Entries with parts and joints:
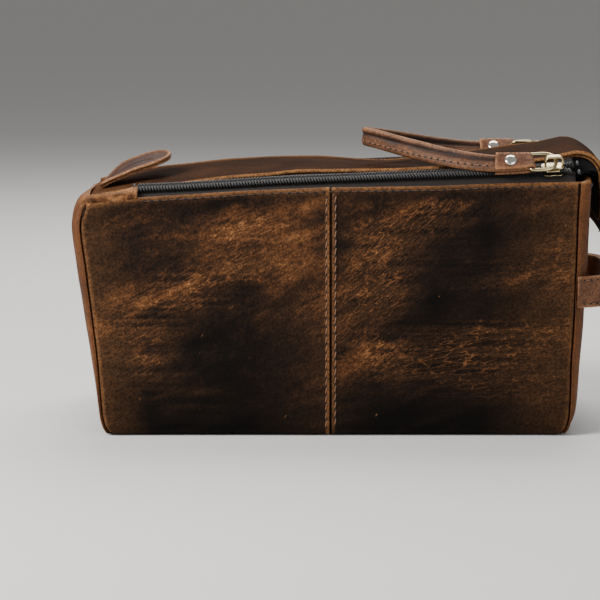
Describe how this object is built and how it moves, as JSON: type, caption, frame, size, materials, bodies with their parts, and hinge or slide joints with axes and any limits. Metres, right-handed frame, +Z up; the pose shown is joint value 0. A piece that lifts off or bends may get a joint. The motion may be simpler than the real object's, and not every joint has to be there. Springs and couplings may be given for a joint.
{
  "type": "toiletry bag",
  "caption": "Box-shaped leather shaving kit bag with a lifting centre strip between two parallel zips, a linked strap pull, an end tab and an end handle.",
  "frame": {"origin": "centre of the underside of the base, on the surface that the bag stands on", "axes": "+X along the length towards the grab handle end, -Y out of the front, +Z up"},
  "size_m": [0.2723, 0.1142, 0.1489],
  "materials": {
    "leather_body": "waxed pull-up leather, dark brown with tan patches",
    "leather_ends": "waxed pull-up leather, orange brown",
    "leather_lid": "waxed pull-up leather, dark brown with tan folded edges",
    "leather_strap": "waxed pull-up leather, rust brown",
    "lining_cloth": "black woven lining",
    "zip_tape": "woven tape",
    "zip_coil": "nylon coil",
    "antique_brass": "antique brass plate, polished",
    "rivet_nickel": "polished nickel",
    "board": "base board"
  },
  "bodies": {
    "bag": {"front_panel_left": "leather_body", "front_panel_right": "leather_body", "back_panel_left": "leather_body", "back_panel_right": "leather_body", "base_panel": "leather_body", "base_stiffener": "board", "end_panel_left": "leather_ends", "end_panel_right": "leather_ends", "lining_front": "lining_cloth", "lining_back": "lining_cloth", "lining_end_left": "lining_cloth", "lining_end_right": "lining_cloth", "zip_tape_outer_front": "zip_tape", "zip_tape_outer_back": "zip_tape", "zip_teeth_outer_front": "zip_coil", "zip_teeth_outer_back": "zip_coil", "zip_stops_outer": "zip_coil", "zip_facing_front": "leather_ends", "zip_facing_back": "leather_ends", "end_handle_outer": "leather_strap", "end_handle_inner": "leather_strap"},
    "lid": {"lid_strip": "leather_lid", "lid_lining": "lining_cloth", "zip_tape_inner_front": "zip_tape", "zip_tape_inner_back": "zip_tape", "zip_teeth_inner_front": "zip_coil", "zip_teeth_inner_back": "zip_coil", "zip_stops_inner": "zip_coil"},
    "slider_front": {"slider_front": "antique_brass"},
    "slider_back": {"slider_back": "antique_brass"},
    "pull": {"pull_ring_front": "antique_brass", "pull_ring_back": "antique_brass", "pull_strap": "leather_strap", "rivet_front": "rivet_nickel", "rivet_back": "rivet_nickel"},
    "tab": {"end_tab_inner": "leather_strap", "end_tab_outer": "leather_strap"}
  },
  "joints": [
    {"name": "lid_lift", "type": "hinge", "parent": "bag", "child": "lid", "pos_m": [-0.121, 0, 0.115], "axis": [0, -1, 0], "range_deg": [0, 95]},
    {"name": "zip_travel", "type": "slide", "parent": "lid", "child": "slider_front", "axis": [-0.9991, 0, -0.042], "range_m": [-0.006, 0.196]},
    {"name": "zip_travel_back", "type": "slide", "parent": "lid", "child": "slider_back", "axis": [-0.9991, 0, -0.042], "range_m": [-0.006, 0.196]},
    {"name": "pull_swing", "type": "hinge", "parent": "slider_front", "child": "pull", "pos_m": [0.1092, 0, 0.1346], "axis": [0, 1, 0], "range_deg": [0, 90]},
    {"name": "tab_lift", "type": "hinge", "parent": "lid", "child": "tab", "pos_m": [-0.1145, 0, 0.119], "axis": [0, -1, 0], "range_deg": [-8, 55]}
  ],
  "couplings": [
    {"joint": "zip_travel_back", "follows": "zip_travel", "ratio": 1}
  ]
}
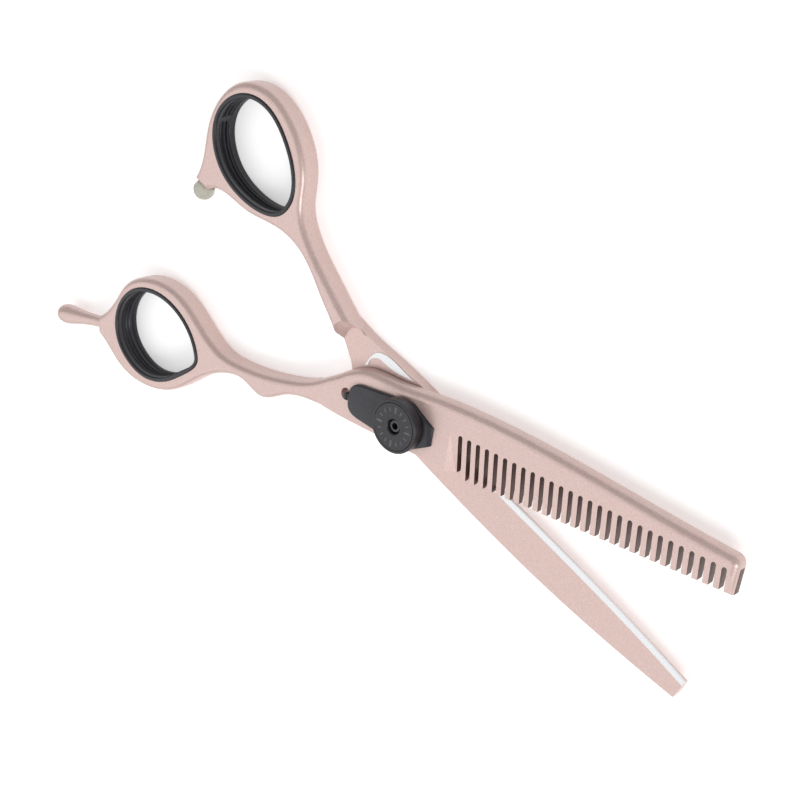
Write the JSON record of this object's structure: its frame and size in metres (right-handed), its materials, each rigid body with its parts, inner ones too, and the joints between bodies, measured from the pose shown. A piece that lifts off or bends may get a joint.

What you need to do >>
Recopy the entries above exactly, with every line included.

Result >>
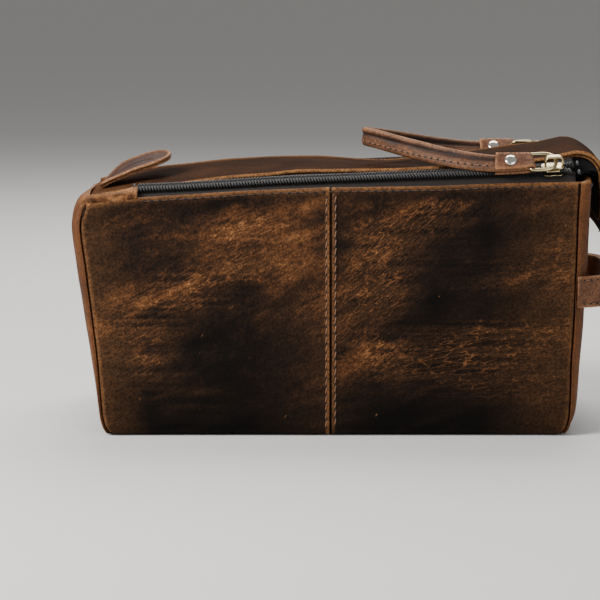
Describe how this object is built and how it moves, as JSON: type, caption, frame, size, materials, bodies with their parts, and hinge or slide joints with axes and any limits. Metres, right-handed frame, +Z up; the pose shown is joint value 0. A piece that lifts off or bends may get a joint. The motion may be simpler than the real object's, and not every joint has to be there. Springs and couplings may be given for a joint.
{
  "type": "toiletry bag",
  "caption": "Box-shaped leather shaving kit bag with a lifting centre strip between two parallel zips, a linked strap pull, an end tab and an end handle.",
  "frame": {"origin": "centre of the underside of the base, on the surface that the bag stands on", "axes": "+X along the length towards the grab handle end, -Y out of the front, +Z up"},
  "size_m": [0.2723, 0.1142, 0.1489],
  "materials": {
    "leather_body": "waxed pull-up leather, dark brown with tan patches",
    "leather_ends": "waxed pull-up leather, orange brown",
    "leather_lid": "waxed pull-up leather, dark brown with tan folded edges",
    "leather_strap": "waxed pull-up leather, rust brown",
    "lining_cloth": "black woven lining",
    "zip_tape": "woven tape",
    "zip_coil": "nylon coil",
    "antique_brass": "antique brass plate, polished",
    "rivet_nickel": "polished nickel",
    "board": "base board"
  },
  "bodies": {
    "bag": {"front_panel_left": "leather_body", "front_panel_right": "leather_body", "back_panel_left": "leather_body", "back_panel_right": "leather_body", "base_panel": "leather_body", "base_stiffener": "board", "end_panel_left": "leather_ends", "end_panel_right": "leather_ends", "lining_front": "lining_cloth", "lining_back": "lining_cloth", "lining_end_left": "lining_cloth", "lining_end_right": "lining_cloth", "zip_tape_outer_front": "zip_tape", "zip_tape_outer_back": "zip_tape", "zip_teeth_outer_front": "zip_coil", "zip_teeth_outer_back": "zip_coil", "zip_stops_outer": "zip_coil", "zip_facing_front": "leather_ends", "zip_facing_back": "leather_ends", "end_handle_outer": "leather_strap", "end_handle_inner": "leather_strap"},
    "lid": {"lid_strip": "leather_lid", "lid_lining": "lining_cloth", "zip_tape_inner_front": "zip_tape", "zip_tape_inner_back": "zip_tape", "zip_teeth_inner_front": "zip_coil", "zip_teeth_inner_back": "zip_coil", "zip_stops_inner": "zip_coil"},
    "slider_front": {"slider_front": "antique_brass"},
    "slider_back": {"slider_back": "antique_brass"},
    "pull": {"pull_ring_front": "antique_brass", "pull_ring_back": "antique_brass", "pull_strap": "leather_strap", "rivet_front": "rivet_nickel", "rivet_back": "rivet_nickel"},
    "tab": {"end_tab_inner": "leather_strap", "end_tab_outer": "leather_strap"}
  },
  "joints": [
    {"name": "lid_lift", "type": "hinge", "parent": "bag", "child": "lid", "pos_m": [-0.121, 0, 0.115], "axis": [0, -1, 0], "range_deg": [0, 95]},
    {"name": "zip_travel", "type": "slide", "parent": "lid", "child": "slider_front", "axis": [-0.9991, 0, -0.042], "range_m": [-0.006, 0.196]},
    {"name": "zip_travel_back", "type": "slide", "parent": "lid", "child": "slider_back", "axis": [-0.9991, 0, -0.042], "range_m": [-0.006, 0.196]},
    {"name": "pull_swing", "type": "hinge", "parent": "slider_front", "child": "pull", "pos_m": [0.1092, 0, 0.1346], "axis": [0, 1, 0], "range_deg": [0, 90]},
    {"name": "tab_lift", "type": "hinge", "parent": "lid", "child": "tab", "pos_m": [-0.1145, 0, 0.119], "axis": [0, -1, 0], "range_deg": [-8, 55]}
  ],
  "couplings": [
    {"joint": "zip_travel_back", "follows": "zip_travel", "ratio": 1}
  ]
}
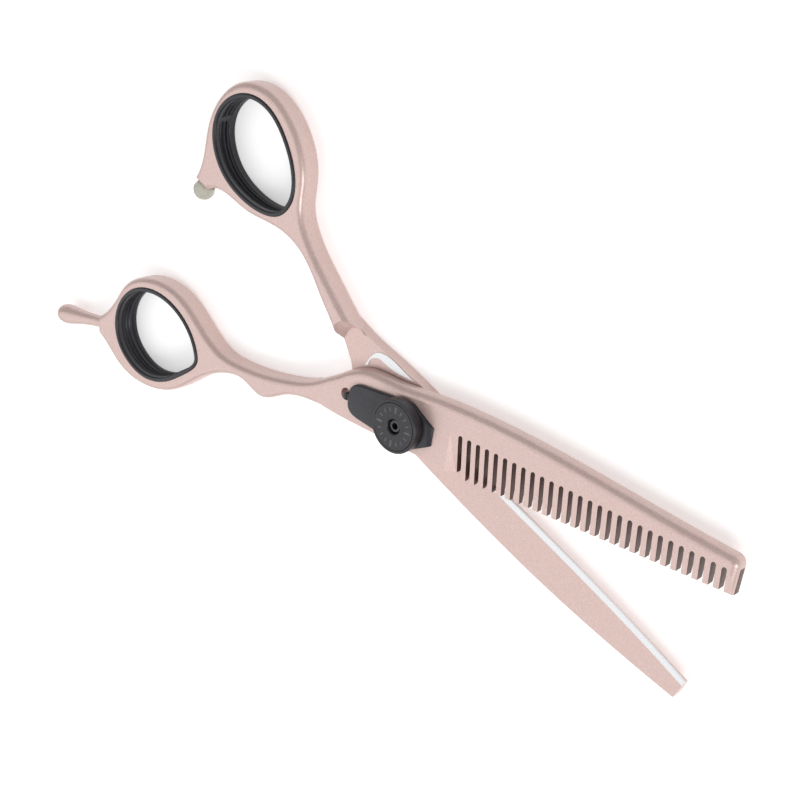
Write the JSON record of this object's structure: its frame and size in metres (right-handed), its materials, each rigid body with its parts, inner ones too, and the joints between bodies, measured from the pose shown. A piece that lifts off or bends may get a joint.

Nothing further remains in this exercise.